これらの神事の中で、特に梅の実が加工されて用いられるのは、梅干しや梅酒といった形で、神様への供物として、あるいは神事の後の直会(なおらい)の席で振る舞われる際に見られます。梅干しは古くから保存食として重宝され、その酸味には邪気を祓う力があると信じられてきました。神聖な場である神前に供えるにふさわしい加工品とされてきたのです。梅酒は、梅の薬効と酒の持つ清める力や活力を与える力が結びつき、健康や長寿を願う意味合いが込められてきたと考えられます。
記録によれば、特定の時期に収穫された梅の実を塩漬けにし、神前に供える、あるいは神職や関係者に振る舞うという慣習が見られます。また、境内には「一夜池」と呼ばれる池があり、ここに梅の実を漬け込むと良い梅干しができる、あるいは酒造りに良いと伝わるなど、梅と水、そして酒造りが密接に結びついた伝承も残されています。
地域に根差した梅加工の営み
梅宮大社の周辺地域では、古くから各家庭で梅干しや梅酒を作る営みが行われてきました。梅宮大社の存在が、この地域の梅文化を育む一助となっていたことは想像に難くありません。初夏に梅の実が収穫されると、各家庭ではそれぞれの秘伝の方法で梅干しを漬け込み、梅酒を仕込みます。この営みは単なる食料の保存や加工に留まらず、家族の健康を願う行為であり、季節の移ろいを感じる年中行事の一部でした。
神事に奉納される梅干しや梅酒も、必ずしも専門業者が作ったものだけではなく、地域の人々が心を込めて作ったものが供えられることもあります。
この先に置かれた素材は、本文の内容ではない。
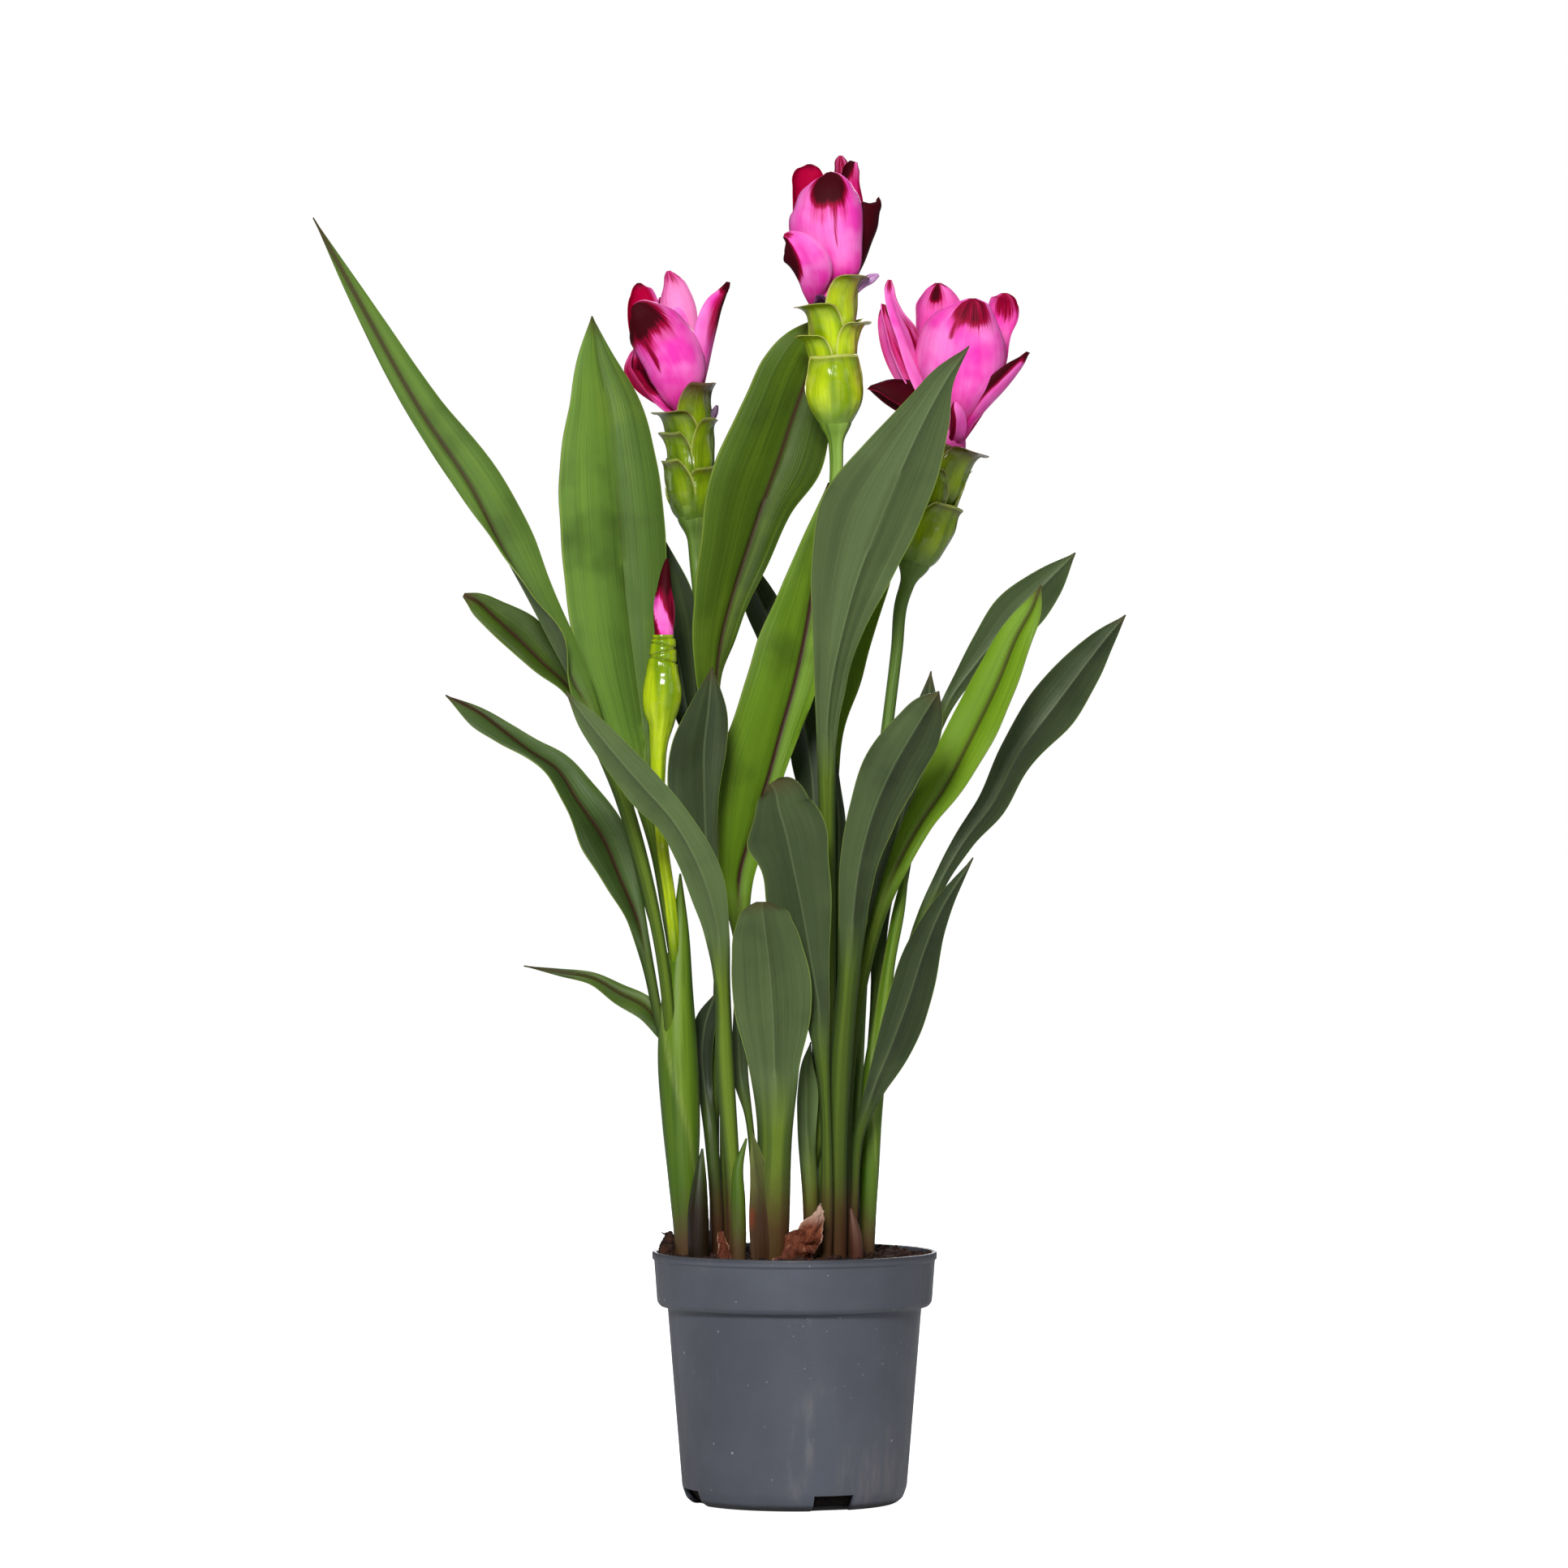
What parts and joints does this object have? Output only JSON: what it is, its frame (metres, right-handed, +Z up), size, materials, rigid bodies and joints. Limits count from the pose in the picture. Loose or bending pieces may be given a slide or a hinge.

これは、神様への感謝の気持ちを込めて、自らの手で育て、加工した農産物を奉納するという、日本の農耕社会における信仰のあり方そのものを示しています。また、直会で振る舞われる梅干しや梅酒を共にいただくことは、神様との繋がりを感じると同時に、地域の人々との絆を深める機会でもありました。
現代においても、地域では梅干しや梅酒作りが続けられており、梅宮大社に縁のある人々によって奉納される習慣も継承されています。特に、梅酒は健康志向の高まりとともに見直され、様々な種類の梅酒が作られるようになりました。梅宮大社でも、酒造りの神にちなみ、梅酒に関するイベントが開催されることもあります。
まとめ:梅が紡ぐ神事と地域の食卓
梅宮大社の梅文化は、単に美しい梅の花を愛でるだけでなく、梅の実という農産物が、神事における供物や祭礼食、そして地域の家庭における食卓の営みと深く結びついてきた歴史を示しています。梅干しや梅酒といった加工品は、保存食としての実用性だけでなく、邪気祓いや健康祈願といった人々の願いが込められた神聖な食べ物として扱われてきました。
梅宮大社に息づく梅に関する神事や、地域に伝わる梅加工の習慣は、農産物の収穫に感謝し、それを加工して分かち合うという、日本の文化の根幹にある精神を今に伝えています。神様への感謝と人々の健康を願う心が、梅の実、そして梅干しや梅酒となって、神事と地域の食卓を繋ぎ続けているのです。これは、文献だけでは捉えきれない、地域に生きる人々の信仰と暮らしの姿を如実に示していると言えるでしょう。